A Matchbox collection can store several runs of a DAG. Each run is a server-side snapshot of the sources, models, and resolvers that define one entity view for that collection.

This guide shows how to list collections, download a stored run, and inspect the pipeline it contains.

Listing collections

from matchbox.client.dags import DAG

DAG.list_all()

You can also do lightweight exploration from the CLI.

mbx collections

Run mbx collections --help to inspect the available collection commands and options.

Downloading a DAG

Load the default or pending run for a collection.

load_default() reconstructs the published run for that collection.
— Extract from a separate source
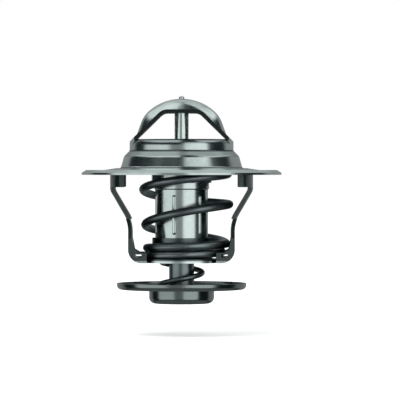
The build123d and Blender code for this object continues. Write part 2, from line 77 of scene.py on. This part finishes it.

This is the run other users and services query by default.

from matchbox.client.dags import DAG

dag = DAG(name="companies").load_default()
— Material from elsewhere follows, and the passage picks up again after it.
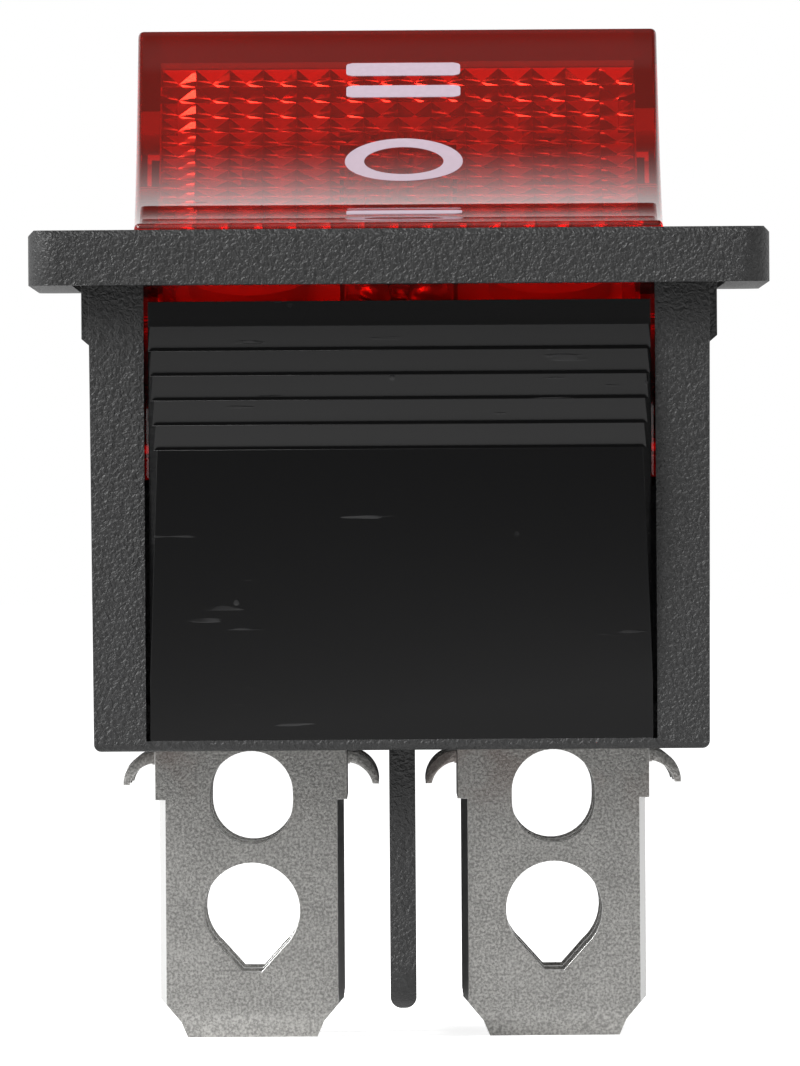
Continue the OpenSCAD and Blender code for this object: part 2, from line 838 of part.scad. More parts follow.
module lever(side) {
    color(brass) on_lever(side)
        difference() {
            along_x(lever_w) lever_face();
            along_x(big) circle(fulcrum_r + run_gap);
            for (y = [-1, 1])
                translate([0, y * contact_y, arm_foot - lever_t])
                    cylinder(r = rivet_r + rivet_gap, h = 3 * lever_t);
        }
}

// A crowned rivet under the lever's arm, clinched above it
module moving_contact(side, end) {
    color(silver) on_lever(side)
        translate([0, end * contact_y, 0]) {
            intersection() {
                translate([0, 0, contact_low]) cylinder(r = contact_r, h = contact_h);
                translate([0, 0, crown_z]) sphere(crown_r, $fn = 96);
            }
            translate([0, 0, arm_foot - eps]) cylinder(r = rivet_r, h = lever_t + 2 * eps);
            translate([0, 0, arm_foot + lever_t]) cylinder(r = rivet_head_r, h = rivet_head_h);
        }
}

// A flat rivet on the end terminal's shelf
module fixed_contact(side, end) {
    color(silver)
        translate([side * column_x, end * contact_y, shelf_z]) {
            cylinder(r = fixed_r, h = fixed_h);
            translate([0, 0, -blade_t - eps]) cylinder(r = rivet_r, h = blade_t + 2 * eps);
            translate([0, 0, -blade_t - rivet_head_h])
                cylinder(r = rivet_head_r, h = rivet_head_h);
        }
}

// ---- Terminals ----

// Blade seen from the front, as [x, z]: shoulder, straight sides and a tip tapered twice
module blade_face(top_z) {
    half = blade_w / 2;
    step = shoulder_w / 2;
    taper = 1.37;
    nose = 0.54;
    taper_in = 0.7;
    nose_in = 0.93;
    polygon([
        [step, top_z], [step, -shoulder_d], [half, -shoulder_d],
        [half, taper - blade_tip], [half - taper_in, nose - blade_tip],
        [half - nose_in, -blade_tip], [nose_in - half, -blade_tip],
        [taper_in - half, nose - blade_tip], [-half, taper - blade_tip],
        [-half, -shoulder_d], [-step, -shoulder_d], [-step, top_z]
    ]);
}

// The round-topped hole and the drop-shaped hole through the blade
module blade_holes() {
    slide = (eye_h - eye_w) / 2;
    for (z = [-slide, slide]) translate([0, z - eye_d]) circle(eye_w / 2);
    translate([-eye_w / 2, -slide - eye_d]) square([eye_w, 2 * slide]);
    translate([0, -drop_d]) {
        circle(drop_r);
        // straight sides leave the circle at this angle below level
        lean = 36;
        polygon([
            [-drop_r * cos(lean), -drop_r * sin(lean)], [-drop_flat / 2, -drop_foot],
            [drop_flat / 2, -drop_foot], [drop_r * cos(lean), -drop_r * sin(lean)]
        ]);
    }
}

// Sections that bevel the blade's long edges and coin its tip
module blade_bevels(top_z) {
    edge = 0.2;
    half = shoulder_w / 2;
    narrow = blade_w / 2;
    translate([0, 0, -blade_tip])
        linear_extrude(blade_tip - shoulder_d)
            polygon([
                [narrow - edge, -blade_t / 2], [narrow, edge - blade_t / 2],
                [narrow, blade_t / 2 - edge], [narrow - edge, blade_t / 2],
                [edge - narrow, blade_t / 2], [-narrow, blade_t / 2 - edge],
                [-narrow, edge - blade_t / 2], [edge - narrow, -blade_t / 2]
            ]);
    span([-half, -blade_t / 2, -shoulder_d], [half, blade_t / 2, top_z]);
}

module coined_tip(top_z) {
    coin = 0.85;
    thin = blade_t / 4;
    along_x(big)
        polygon([
            [-thin, -blade_tip], [thin, -blade_tip], [blade_t / 2, coin - blade_tip],
            [blade_t / 2, top_z], [-blade_t / 2, top_z], [-blade_t / 2, coin - blade_tip]
        ]);
}

// A locking ear under the floor, curved out and down from the shoulder
module ear() {
    inner_r = 0.95;
    inner_x = 0.05;
    inner_drop = 1.35;
    root = 0.4;
    root_in = 0.3;
    translate([shoulder_w / 2, foot_z - seat_gap]) {
        intersection() {
            difference() {
                translate([0, -ear_r]) circle(ear_r);
                translate([-inner_x, -inner_drop]) circle(inner_r);
            }
            translate([0, -ear_drop]) square([ear_r, ear_drop]);
        }
        translate([-root_in, -root - seat_gap]) square([root, root]);
    }
}

// The blade, its holes, bevels and ears, up to a given height
module blade(top_z) {
    intersection() {
        along_y(blade_t) difference() {
            blade_face(top_z);
            blade_holes();
        }
        blade_bevels(top_z);
        coined_tip(top_z);
    }
    along_y(ear_t) for (x = [0, 1]) mirror([x, 0]) ear();
}

// An end terminal: its top is bent inwards into a shelf for the fixed contact
module end_terminal(side, end) {
    corner = blade_t / 2 + bend_r;
    bend_z = shelf_z - blade_t - bend_r;
    shelf_w = 5.6;
    color(tin)
        translate([side * column_x, 0, 0]) mirror([0, end < 0 ? 1 : 0, 0]) {
            translate([0, row_pitch, 0]) {
                blade(bend_z);
                along_x(shelf_w)
                    translate([-corner, bend_z]) {
                        intersection() {
                            difference() {
                                circle(bend_r + blade_t);
                                circle(bend_r);
                            }
                            square(big);
                        }
                        translate([bend_r, -bend_leg]) square([blade_t, bend_leg]);
                    }
            }
            difference() {
                span([-shelf_w / 2, shelf_end, shelf_z - blade_t],
                    [shelf_w / 2, row_pitch - corner + eps, shelf_z]);
                translate([0, contact_y, shelf_z - 2 * blade_t])
                    cylinder(r = rivet_r + rivet_gap, h = 3 * blade_t);
            }
        }
}

// The middle terminal: its top carries the round fulcrum of the lever
module middle_terminal(side) {
    neck_h = 1;
    neck_z = floor_z + neck_h;
    color(tin)
        translate([side * column_x, 0, 0]) {
            blade(neck_z);
            span([-lever_w / 2, -blade_t / 2, neck_z - eps], [lever_w / 2, blade_t / 2, fulcrum_z]);
            translate([0, 0, fulcrum_z]) along_x(lever_w) circle(fulcrum_r);
        }
}

// ---- Nodes ----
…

load_pending() reconstructs the latest non-default run, which is usually the draft currently being worked on before publication.

from matchbox.client.dags import DAG

dag = DAG(name="companies").load_pending()

The downloaded DAG includes the serialisable definitions of every source, model, and resolver in that run.

Inspecting the pipeline

Use draw() to inspect the dependency graph.

print(dag.draw())
print(dag.draw(mode="list"))
print(dag.sequence)

The default resolver is the single final resolver in a complete published DAG. It’s used in functions like DAG.get_matches() if no resolver is supplied. To make a DAG run the default, a final_resolver must be present.

Inspecting individual steps

You can retrieve sources, models, and resolvers by name.

source = dag.get_source("companies_house")
model = dag.get_model("dedupe_companies_house")
resolver = dag.get_resolver("companies_resolver")

Once you have the DAG locally, you can attach warehouse clients, query resolved entities, or start a new run from the same structure.